06:18 Well, at least not in the plane of the graph ;>
I don’t understand can you please elaborate.
@@AadityaChawla-bc4ic Start with the rational function from the video: `y = (x³+2) / (x-1)`. Divide out the numerator `x³+2` through the denominator `x-1` (e.g. using polynomial long division) to get the polynomial part `x² + x + 1` and the remainder (which is still rational) part `3/(x-1)`. In other words, you get the following decomposition:
y = (x³+2) / (x-1) = x² + x + 1 + 3/(x-1)
Now observe what happens when `x` increases (or, for that matter, decreases) without bound: the denominator `x-1` in the last term (which is still rational) gets bigger and bigger, which means that you divide the numerator `3` into more and more parts, so each such part gets smaller and smaller, i.e. the entire fraction shrinks to 0, leaving just the polynomial part `y = x² + x + 1`, which is a formula of a parabola. This means that as `x` gets bigger and bigger (either positive or negative), the graph of this function starts looking more and more like a parabola `y = x² + x + 1`.

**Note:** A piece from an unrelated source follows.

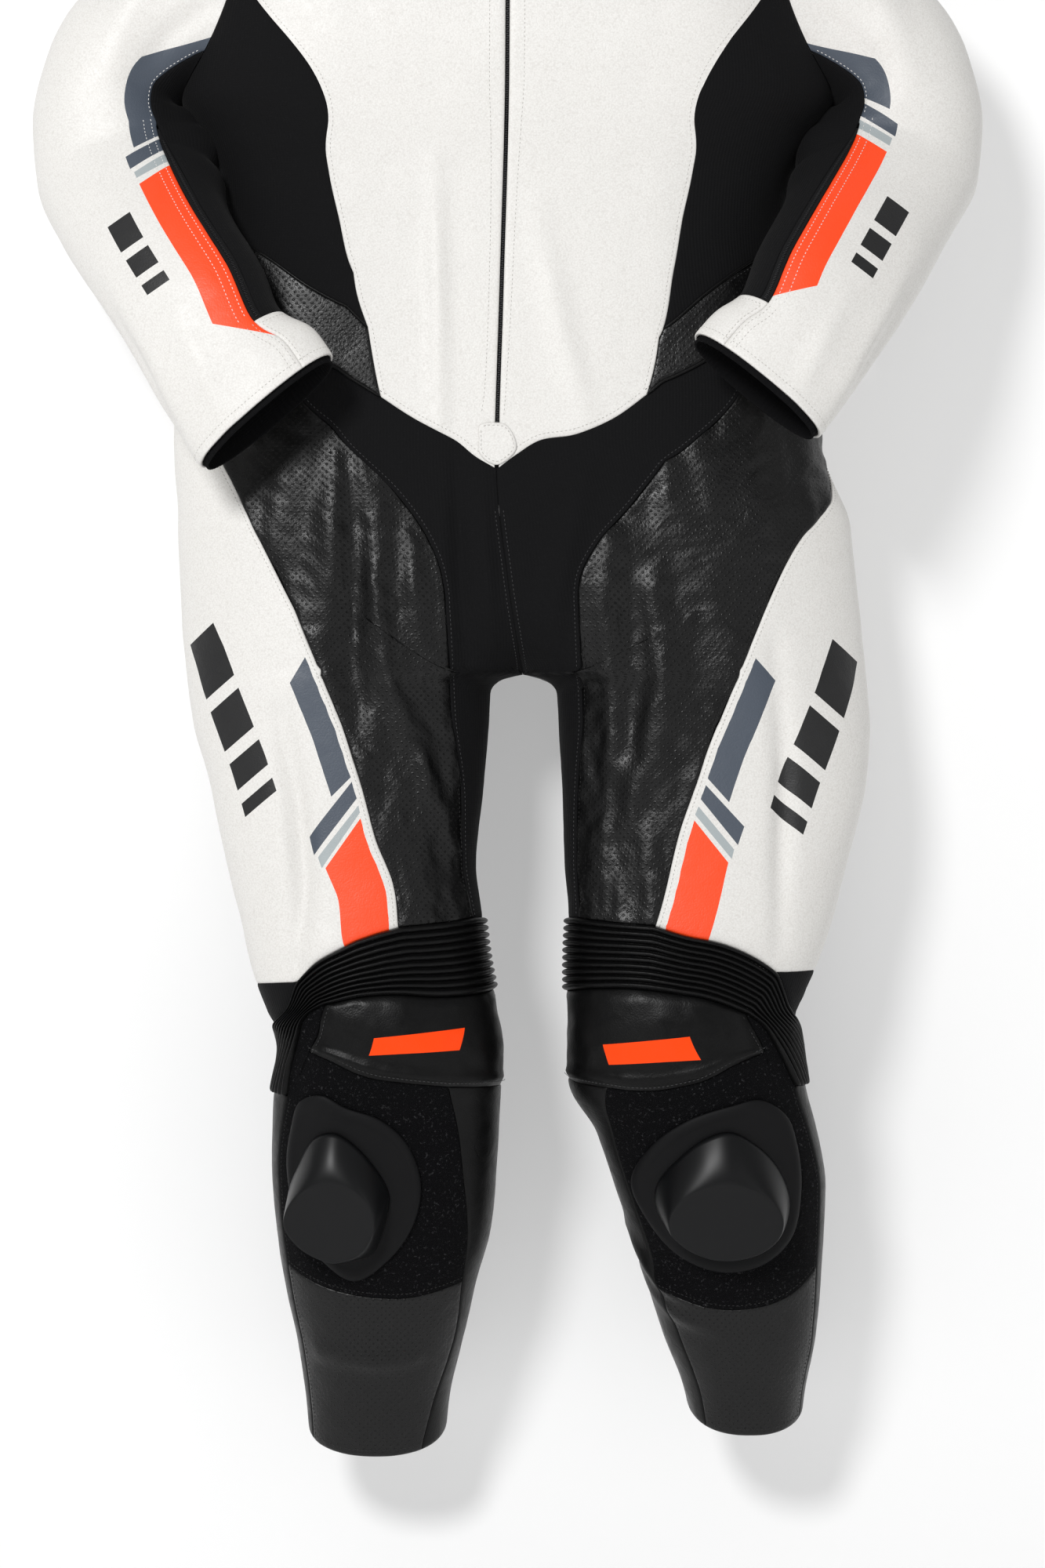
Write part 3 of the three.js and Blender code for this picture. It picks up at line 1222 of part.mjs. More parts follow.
function zipPull() {
  const tape = seams.r.centreFront[0];
  const face = tape.point.y - tape.normal.y * (LEATHER + ZIP_BEHIND) - LAID_GAP;
  const x = tape.point.x;
  const top = NECK_FRONT + SLIDER.above;
  const front = face - SLIDER.thick;
  const hinge = { y: front - SLIDER.hole - SLIDER.proud, z: top - SLIDER.eye };

  const profile = new THREE.Shape();
  profile.moveTo(face, top - SLIDER.height);
  profile.lineTo(front, top - SLIDER.height);
  profile.lineTo(front, hinge.z - SLIDER.hole - SLIDER.wall);
  profile.lineTo(hinge.y, hinge.z - SLIDER.hole - SLIDER.wall);
  profile.absarc(hinge.y, hinge.z, SLIDER.hole + SLIDER.wall, -Math.PI / 2, Math.PI / 2, true);
  profile.lineTo(front, hinge.z + SLIDER.hole + SLIDER.wall);
  profile.lineTo(front, top);
  profile.lineTo(face, top);
  const hole = new THREE.Path();
  hole.absarc(hinge.y, hinge.z, SLIDER.hole, 0, 2 * Math.PI, false);
  profile.holes.push(hole);
  const body = new THREE.ExtrudeGeometry(profile, { depth: SLIDER.bridge, bevelEnabled: false, curveSegments: 10 });
  const slider = new THREE.Mesh(body, ZIP_METAL);
  slider.name = 'zip_slider';
  slider.geometry.applyMatrix4(new THREE.Matrix4().makeBasis(
    new THREE.Vector3(0, 1, 0), new THREE.Vector3(0, 0, 1), new THREE.Vector3(1, 0, 0),
  ));
  slider.geometry.translate(x - SLIDER.bridge / 2, 0, 0);

  const outline = new THREE.Shape();
  const half = PULL.width / 2;
  const up = PULL.bar / 2;
  outline.moveTo(-half, up);
  outline.lineTo(-half, -PULL.length + half);
  outline.absarc(0, -PULL.length + half, half, Math.PI, 2 * Math.PI, false);
  outline.lineTo(half, up);
  const window = new THREE.Path();
  const clear = SLIDER.bridge / 2 + PULL.play;
  window.moveTo(-clear, -up);
  window.lineTo(clear, -up);
  window.lineTo(clear, -PULL.window);
  window.lineTo(-clear, -PULL.window);
  outline.holes.push(window);
  const plate = new THREE.ExtrudeGeometry(outline, { depth: PULL.thick, bevelEnabled: false, curveSegments: 8 });
  plate.translate(0, 0, -PULL.thick / 2);
  plate.applyMatrix4(new THREE.Matrix4().makeBasis(
    new THREE.Vector3(1, 0, 0), new THREE.Vector3(0, 0, 1), new THREE.Vector3(0, -1, 0),
  ));
  plate.translate(x, hinge.y, hinge.z);
  const pull = new THREE.Mesh(plate, ZIP_METAL);
  pull.name = 'zip_pull';
  model.add(slider, pull);
}

for (const side of ['r', 'l']) {
  torsoPieces(side);
  legPieces(side);
  sleevePieces(side);
  kneeSliders(side);
}
backPiece();
collarPiece();
zipPiece();
laidPiece('zip_end_tab', TAB_OUTLINE, WHITE_LEATHER, () => TAB_THICK, { spokes: 16, rings: [0.6, 1] });
zipPull();

export default model;
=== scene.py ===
import math
from types import SimpleNamespace

import bmesh
import bpy
import numpy as np
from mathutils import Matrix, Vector, noise


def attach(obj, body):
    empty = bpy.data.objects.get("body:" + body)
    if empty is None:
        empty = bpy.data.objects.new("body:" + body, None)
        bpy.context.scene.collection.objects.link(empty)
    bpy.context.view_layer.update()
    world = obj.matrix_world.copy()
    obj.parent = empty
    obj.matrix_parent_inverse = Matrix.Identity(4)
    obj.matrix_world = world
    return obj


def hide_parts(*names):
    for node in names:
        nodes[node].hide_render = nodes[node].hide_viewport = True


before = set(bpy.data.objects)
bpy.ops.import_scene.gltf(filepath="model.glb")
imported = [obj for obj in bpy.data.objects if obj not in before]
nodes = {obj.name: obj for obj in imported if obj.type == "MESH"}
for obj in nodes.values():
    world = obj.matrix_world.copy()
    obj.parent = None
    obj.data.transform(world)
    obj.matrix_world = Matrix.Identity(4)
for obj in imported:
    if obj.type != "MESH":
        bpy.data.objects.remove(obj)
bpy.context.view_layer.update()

# The camera stands 3 m in front of the suit and level with its thighs, with the lens of
# a long portrait shot.
camera_data = bpy.data.cameras.new("camera")
camera_data.lens = 79.4
camera_data.sensor_width = 36
camera = bpy.data.objects.new("camera", camera_data)
camera.location = (0.0078, -3.0, -0.816)
camera.rotation_euler = (math.radians(90), 0, 0)
bpy.context.scene.collection.objects.link(camera)
bpy.context.scene.camera = camera

# The pale studio: one swept sheet of paper makes the floor and the wall close behind the
# suit. It glows a little, as if it were lit, and can be seen through from behind.
WALL_Y = 0.115
FLOOR_Z = -1.62
SWEEP = 0.25
SWEEP_STEPS = 12
WALL_TOP = 1.6
PAPER_HALF = 4.0


def link(item):
    bpy.context.scene.collection.objects.link(item)
    return item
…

Here's a graph that demonstrates it:
www.desmos.com/calculator/kjs0e3ivya
Notice how the blue curve approaches the red parabola as `x` gets more and more negative. But when `x` becomes more and more positive, approaching `x=1`, the curve gets farther from the parabola and starts approaching the vertical asymptote (which is a straight line) instead, `y` going towards `-∞`. Then it returns on the other side from `+∞` and starts diverging from the vertical asymptote and getting closer and closer to the parabola again as `x` increases even further (as well as `y`, going towards `+∞` again).
You can also turn the green graph on or off to verify that these two formulas, `y = (x³+2) / (x-1)`, and `y = x² + x + 1 + 3/(x-1)`, are indeed the same function.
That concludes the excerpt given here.